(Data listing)
========================

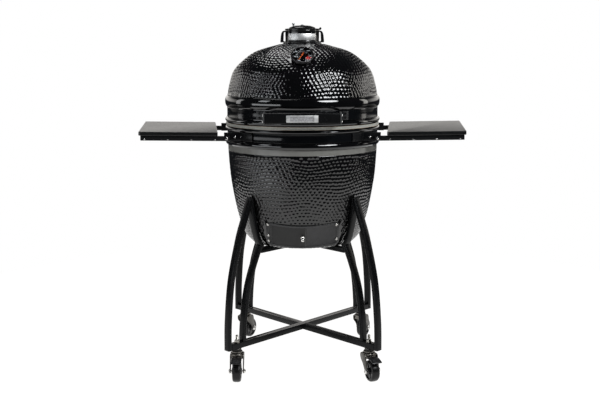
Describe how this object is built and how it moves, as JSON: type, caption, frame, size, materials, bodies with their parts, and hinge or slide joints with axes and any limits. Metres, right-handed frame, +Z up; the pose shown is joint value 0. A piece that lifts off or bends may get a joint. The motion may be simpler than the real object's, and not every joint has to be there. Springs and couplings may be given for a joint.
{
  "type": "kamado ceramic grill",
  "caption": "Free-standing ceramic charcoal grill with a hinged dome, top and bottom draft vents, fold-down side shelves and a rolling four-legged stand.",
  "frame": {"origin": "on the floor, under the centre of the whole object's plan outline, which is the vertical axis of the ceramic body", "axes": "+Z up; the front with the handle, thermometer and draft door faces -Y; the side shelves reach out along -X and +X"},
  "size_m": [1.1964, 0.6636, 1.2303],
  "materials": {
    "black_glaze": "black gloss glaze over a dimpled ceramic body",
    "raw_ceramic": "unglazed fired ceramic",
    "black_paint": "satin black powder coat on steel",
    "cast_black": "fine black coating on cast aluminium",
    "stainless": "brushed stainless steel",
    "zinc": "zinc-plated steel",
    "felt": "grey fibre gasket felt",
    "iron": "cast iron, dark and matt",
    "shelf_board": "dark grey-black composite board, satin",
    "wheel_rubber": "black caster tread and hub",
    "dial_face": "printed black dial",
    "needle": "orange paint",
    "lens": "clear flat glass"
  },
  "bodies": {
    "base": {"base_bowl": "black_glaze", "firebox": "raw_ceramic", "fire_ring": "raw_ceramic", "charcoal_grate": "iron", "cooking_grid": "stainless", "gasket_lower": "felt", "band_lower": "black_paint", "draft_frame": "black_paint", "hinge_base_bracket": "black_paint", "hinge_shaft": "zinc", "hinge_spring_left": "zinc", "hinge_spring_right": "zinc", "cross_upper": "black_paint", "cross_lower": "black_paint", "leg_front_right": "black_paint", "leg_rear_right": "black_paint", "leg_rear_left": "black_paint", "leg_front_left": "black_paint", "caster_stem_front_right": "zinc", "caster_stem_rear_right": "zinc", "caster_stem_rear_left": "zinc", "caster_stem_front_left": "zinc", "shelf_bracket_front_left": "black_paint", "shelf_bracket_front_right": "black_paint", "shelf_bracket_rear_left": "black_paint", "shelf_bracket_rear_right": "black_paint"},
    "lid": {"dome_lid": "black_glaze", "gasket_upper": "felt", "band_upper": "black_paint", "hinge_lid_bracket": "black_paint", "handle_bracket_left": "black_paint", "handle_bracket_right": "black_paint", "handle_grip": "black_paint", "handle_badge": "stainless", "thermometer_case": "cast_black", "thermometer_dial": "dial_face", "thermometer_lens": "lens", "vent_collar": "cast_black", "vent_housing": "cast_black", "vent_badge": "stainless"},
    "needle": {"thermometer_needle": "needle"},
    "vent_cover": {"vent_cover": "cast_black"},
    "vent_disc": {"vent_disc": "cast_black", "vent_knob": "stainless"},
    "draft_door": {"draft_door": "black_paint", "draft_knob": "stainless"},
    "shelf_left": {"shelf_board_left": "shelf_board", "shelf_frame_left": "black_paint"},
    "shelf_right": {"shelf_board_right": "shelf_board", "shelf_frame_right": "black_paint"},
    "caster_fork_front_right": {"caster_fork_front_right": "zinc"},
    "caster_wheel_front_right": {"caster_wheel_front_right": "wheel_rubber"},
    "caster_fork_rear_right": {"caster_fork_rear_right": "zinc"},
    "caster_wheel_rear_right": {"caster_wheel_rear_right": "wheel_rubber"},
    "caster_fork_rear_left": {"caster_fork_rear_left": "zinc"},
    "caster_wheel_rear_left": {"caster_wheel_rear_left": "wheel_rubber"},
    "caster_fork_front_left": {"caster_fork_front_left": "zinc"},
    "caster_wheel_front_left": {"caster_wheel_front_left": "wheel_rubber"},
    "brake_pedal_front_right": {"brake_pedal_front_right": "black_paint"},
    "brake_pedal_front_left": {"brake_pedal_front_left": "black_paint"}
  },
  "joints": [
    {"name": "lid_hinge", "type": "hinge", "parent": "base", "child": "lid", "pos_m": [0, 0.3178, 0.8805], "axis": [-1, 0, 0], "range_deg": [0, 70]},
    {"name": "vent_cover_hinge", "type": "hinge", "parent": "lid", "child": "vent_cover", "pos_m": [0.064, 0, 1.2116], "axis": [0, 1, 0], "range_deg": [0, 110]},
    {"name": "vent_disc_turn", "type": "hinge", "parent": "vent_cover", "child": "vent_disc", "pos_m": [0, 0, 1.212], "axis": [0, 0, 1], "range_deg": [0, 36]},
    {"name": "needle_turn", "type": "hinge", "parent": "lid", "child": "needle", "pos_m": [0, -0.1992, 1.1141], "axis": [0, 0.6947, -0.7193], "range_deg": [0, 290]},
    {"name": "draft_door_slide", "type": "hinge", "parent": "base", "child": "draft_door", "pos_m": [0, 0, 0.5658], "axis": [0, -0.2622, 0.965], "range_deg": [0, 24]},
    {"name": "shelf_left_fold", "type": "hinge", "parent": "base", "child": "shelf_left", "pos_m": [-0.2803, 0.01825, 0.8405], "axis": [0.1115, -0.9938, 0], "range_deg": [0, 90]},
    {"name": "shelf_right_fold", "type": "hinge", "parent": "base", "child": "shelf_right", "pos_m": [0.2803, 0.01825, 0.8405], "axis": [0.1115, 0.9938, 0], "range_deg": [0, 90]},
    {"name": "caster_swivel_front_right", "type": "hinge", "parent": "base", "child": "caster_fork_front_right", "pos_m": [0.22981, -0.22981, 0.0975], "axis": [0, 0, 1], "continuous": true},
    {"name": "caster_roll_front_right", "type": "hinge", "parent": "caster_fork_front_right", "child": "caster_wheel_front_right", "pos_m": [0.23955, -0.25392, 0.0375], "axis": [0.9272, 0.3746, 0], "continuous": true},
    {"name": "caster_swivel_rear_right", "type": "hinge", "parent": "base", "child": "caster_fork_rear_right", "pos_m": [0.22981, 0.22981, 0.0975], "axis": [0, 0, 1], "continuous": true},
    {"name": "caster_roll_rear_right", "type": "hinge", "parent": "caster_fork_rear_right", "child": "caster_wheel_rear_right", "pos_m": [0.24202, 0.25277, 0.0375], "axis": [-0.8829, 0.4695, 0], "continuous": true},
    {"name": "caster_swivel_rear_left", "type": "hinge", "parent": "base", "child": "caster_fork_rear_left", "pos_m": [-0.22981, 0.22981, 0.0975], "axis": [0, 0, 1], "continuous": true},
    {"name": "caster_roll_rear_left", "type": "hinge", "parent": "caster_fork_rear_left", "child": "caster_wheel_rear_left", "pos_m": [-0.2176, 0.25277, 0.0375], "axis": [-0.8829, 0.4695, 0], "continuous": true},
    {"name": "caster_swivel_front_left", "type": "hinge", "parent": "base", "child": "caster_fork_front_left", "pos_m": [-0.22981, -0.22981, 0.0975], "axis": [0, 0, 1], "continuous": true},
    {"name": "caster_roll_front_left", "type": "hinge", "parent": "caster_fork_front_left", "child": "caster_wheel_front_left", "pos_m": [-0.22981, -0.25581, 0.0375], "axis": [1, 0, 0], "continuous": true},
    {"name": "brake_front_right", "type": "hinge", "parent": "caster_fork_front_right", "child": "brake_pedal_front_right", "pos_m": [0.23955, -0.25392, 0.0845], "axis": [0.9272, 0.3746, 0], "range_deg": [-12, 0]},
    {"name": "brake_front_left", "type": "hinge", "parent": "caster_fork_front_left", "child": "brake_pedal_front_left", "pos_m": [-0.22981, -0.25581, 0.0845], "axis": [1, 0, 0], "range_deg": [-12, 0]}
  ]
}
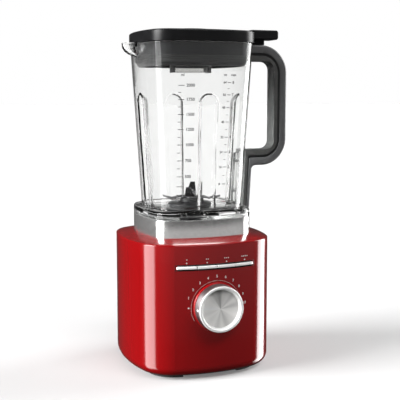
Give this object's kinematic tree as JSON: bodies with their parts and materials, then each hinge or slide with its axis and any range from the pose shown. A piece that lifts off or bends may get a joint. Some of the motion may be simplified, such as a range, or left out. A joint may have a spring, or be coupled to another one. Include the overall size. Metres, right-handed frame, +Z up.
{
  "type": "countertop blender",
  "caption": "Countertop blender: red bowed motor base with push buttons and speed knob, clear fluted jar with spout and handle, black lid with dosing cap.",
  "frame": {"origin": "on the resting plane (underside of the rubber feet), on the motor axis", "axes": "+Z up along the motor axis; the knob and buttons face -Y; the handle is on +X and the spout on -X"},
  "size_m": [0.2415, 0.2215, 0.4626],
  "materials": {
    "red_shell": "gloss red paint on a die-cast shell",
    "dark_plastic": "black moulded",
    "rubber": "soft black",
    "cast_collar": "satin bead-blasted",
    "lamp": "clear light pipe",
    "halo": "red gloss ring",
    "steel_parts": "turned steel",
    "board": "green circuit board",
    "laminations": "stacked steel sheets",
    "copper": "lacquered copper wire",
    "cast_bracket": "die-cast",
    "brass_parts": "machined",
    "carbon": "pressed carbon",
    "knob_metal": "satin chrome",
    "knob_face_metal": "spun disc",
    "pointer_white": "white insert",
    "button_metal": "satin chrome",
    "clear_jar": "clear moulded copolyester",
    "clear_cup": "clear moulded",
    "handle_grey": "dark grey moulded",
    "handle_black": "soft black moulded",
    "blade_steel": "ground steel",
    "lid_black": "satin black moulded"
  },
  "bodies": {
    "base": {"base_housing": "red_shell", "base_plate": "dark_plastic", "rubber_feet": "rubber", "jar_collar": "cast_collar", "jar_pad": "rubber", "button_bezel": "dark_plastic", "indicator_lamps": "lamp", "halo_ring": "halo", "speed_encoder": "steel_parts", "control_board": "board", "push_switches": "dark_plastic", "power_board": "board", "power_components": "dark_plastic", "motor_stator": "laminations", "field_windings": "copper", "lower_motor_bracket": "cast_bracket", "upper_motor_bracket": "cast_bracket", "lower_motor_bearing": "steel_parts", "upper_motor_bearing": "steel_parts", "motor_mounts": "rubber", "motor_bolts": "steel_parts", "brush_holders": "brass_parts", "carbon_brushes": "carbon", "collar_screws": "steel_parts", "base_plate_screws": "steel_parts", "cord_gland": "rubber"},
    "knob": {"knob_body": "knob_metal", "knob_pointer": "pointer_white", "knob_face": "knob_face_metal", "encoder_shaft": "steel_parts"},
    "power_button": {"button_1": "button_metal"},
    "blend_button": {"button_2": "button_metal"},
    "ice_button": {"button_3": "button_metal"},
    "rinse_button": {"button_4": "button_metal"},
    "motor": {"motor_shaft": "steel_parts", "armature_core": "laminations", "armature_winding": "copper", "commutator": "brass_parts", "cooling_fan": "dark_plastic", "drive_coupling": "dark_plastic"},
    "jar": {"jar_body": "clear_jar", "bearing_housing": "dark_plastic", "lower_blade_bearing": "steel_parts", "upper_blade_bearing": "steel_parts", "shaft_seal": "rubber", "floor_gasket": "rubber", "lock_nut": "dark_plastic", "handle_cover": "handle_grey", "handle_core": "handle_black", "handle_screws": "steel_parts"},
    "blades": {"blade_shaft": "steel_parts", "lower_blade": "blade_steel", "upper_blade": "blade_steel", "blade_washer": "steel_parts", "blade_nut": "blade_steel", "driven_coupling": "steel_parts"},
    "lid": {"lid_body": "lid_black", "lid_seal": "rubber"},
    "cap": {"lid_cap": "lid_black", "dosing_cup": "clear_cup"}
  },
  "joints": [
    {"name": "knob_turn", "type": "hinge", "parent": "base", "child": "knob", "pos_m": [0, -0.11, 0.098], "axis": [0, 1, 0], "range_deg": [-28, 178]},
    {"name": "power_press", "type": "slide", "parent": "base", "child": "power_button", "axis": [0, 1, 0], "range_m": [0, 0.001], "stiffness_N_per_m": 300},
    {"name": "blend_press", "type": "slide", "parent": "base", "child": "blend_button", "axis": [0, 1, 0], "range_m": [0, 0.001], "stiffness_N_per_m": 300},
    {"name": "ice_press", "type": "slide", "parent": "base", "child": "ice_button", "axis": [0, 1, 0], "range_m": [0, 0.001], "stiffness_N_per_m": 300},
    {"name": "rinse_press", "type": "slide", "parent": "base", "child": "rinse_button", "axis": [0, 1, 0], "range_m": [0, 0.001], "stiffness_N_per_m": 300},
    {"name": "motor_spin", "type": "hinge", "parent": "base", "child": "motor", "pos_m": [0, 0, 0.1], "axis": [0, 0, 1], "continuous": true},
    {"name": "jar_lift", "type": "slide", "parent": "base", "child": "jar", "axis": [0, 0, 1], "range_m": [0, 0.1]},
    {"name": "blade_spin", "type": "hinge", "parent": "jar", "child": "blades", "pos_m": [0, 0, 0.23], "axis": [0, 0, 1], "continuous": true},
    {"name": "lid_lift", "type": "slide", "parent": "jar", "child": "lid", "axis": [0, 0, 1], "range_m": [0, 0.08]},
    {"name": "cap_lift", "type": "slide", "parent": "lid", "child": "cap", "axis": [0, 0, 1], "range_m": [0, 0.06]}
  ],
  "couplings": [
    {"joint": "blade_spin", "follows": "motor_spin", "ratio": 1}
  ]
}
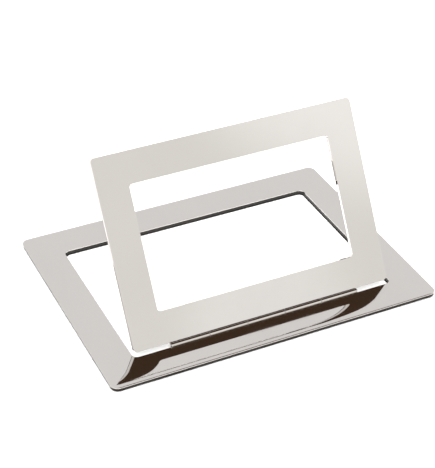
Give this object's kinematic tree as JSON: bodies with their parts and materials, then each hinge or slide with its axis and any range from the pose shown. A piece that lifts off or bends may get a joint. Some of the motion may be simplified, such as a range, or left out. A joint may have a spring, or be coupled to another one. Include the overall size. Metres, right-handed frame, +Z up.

========================

**Stated exercise**
Report only the number of lines in the listing that contain the word "axes".

**Exercise response**
3